Area youth soccer clubs were just getting started in the ‘70s when at the end of the decade, teenagers Billy Carr and Tim Beck spent a spring evening at South Jersey Select team tryouts on Palmyra’s Charles Street School field.
“As all soccer enthusiasts do, we hung out and kicked the ball around, watching and learning from the older players at the U15/16 tryouts,” recalled Beck, who went on to become a top goalie. “Although it was getting late, there was still daylight, and I remember that there were baseball and softball games going on at the same time.”
All of a sudden, a quick moving thunderstorm blanketed the field and lightning struck.
“The last thing I remember is going to get our sneakers to change into them,” Beck said. “I woke up in an ambulance, then again in the hospital. I did not know what had happened until days later. It turned out Billy and I had been struck by lightning. Billy was killed.
“At the time, our club was still in its infancy, and its founders and coaches came together with the town of Palmyra to hold a fundraiser to keep Billy’s name and his personality alive in years to come,” added Beck, past president of the Palmyra Riverton Soccer Club.
The club went on to create the Billy Carr Memorial Scholarship Award, which grants four annual scholarships to Palmyra High School students, a male and female from Palmyra and a male and female from Riverton.
The soccer pitch at the Palmyra Legion sports complex is called the Billy Carr Memorial Field, and summer installation of a new turf there is expected to finish by Sept. 10 for the upcoming season.
“All of the players and coaches we’ve talked to who will be playing on Billy Carr Memorial Field this fall are really excited for the work to be completed,” noted club President Jeff Elliot Sr., who added that the facility will also get newly painted field lines.

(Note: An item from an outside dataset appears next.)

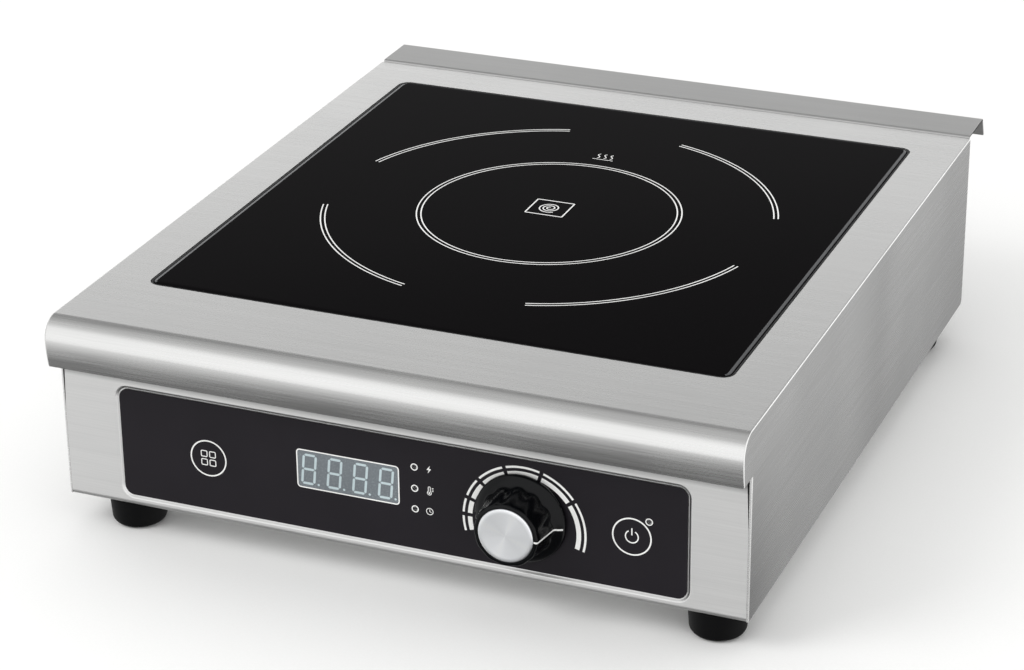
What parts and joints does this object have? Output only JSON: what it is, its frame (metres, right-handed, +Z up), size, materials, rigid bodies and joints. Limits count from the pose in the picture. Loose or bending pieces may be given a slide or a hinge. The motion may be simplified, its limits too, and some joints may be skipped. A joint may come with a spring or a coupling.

“They can’t wait to get onto the new turf for games and practices,” he added. “We’re really looking forward to having the first games there next month.”
The Carr field project became a reality after Palmyra officials invited members of the town’s youth sports clubs to a meeting to discuss the maintenance of the turf and a timetable for the repairs. Funding for the new turf was then approved.
“The Palmyra Riverton Soccer Club has continued to grow since its inception,” observed Elliot, who became a club volunteer in 2002. “ … We’ve expanded much since then. Over the past seasonal year, we welcomed around 400 players from a dozen towns to find a home to play soccer within the club.
“This year, we’re on course to have even more players involved,” he added. “Our organization is run entirely by volunteers, and we are fortunate to have such a fantastic group of volunteers who go above and beyond each year in the interests of our children and our community.”
Beck noted that before he died, Carr “was an inspiring eighth grade soccer player who was looking forward to … going into Palmyra High School.”
Carr’s legacy lives on through the memorial scholarship and the soccer pitch that bears his name.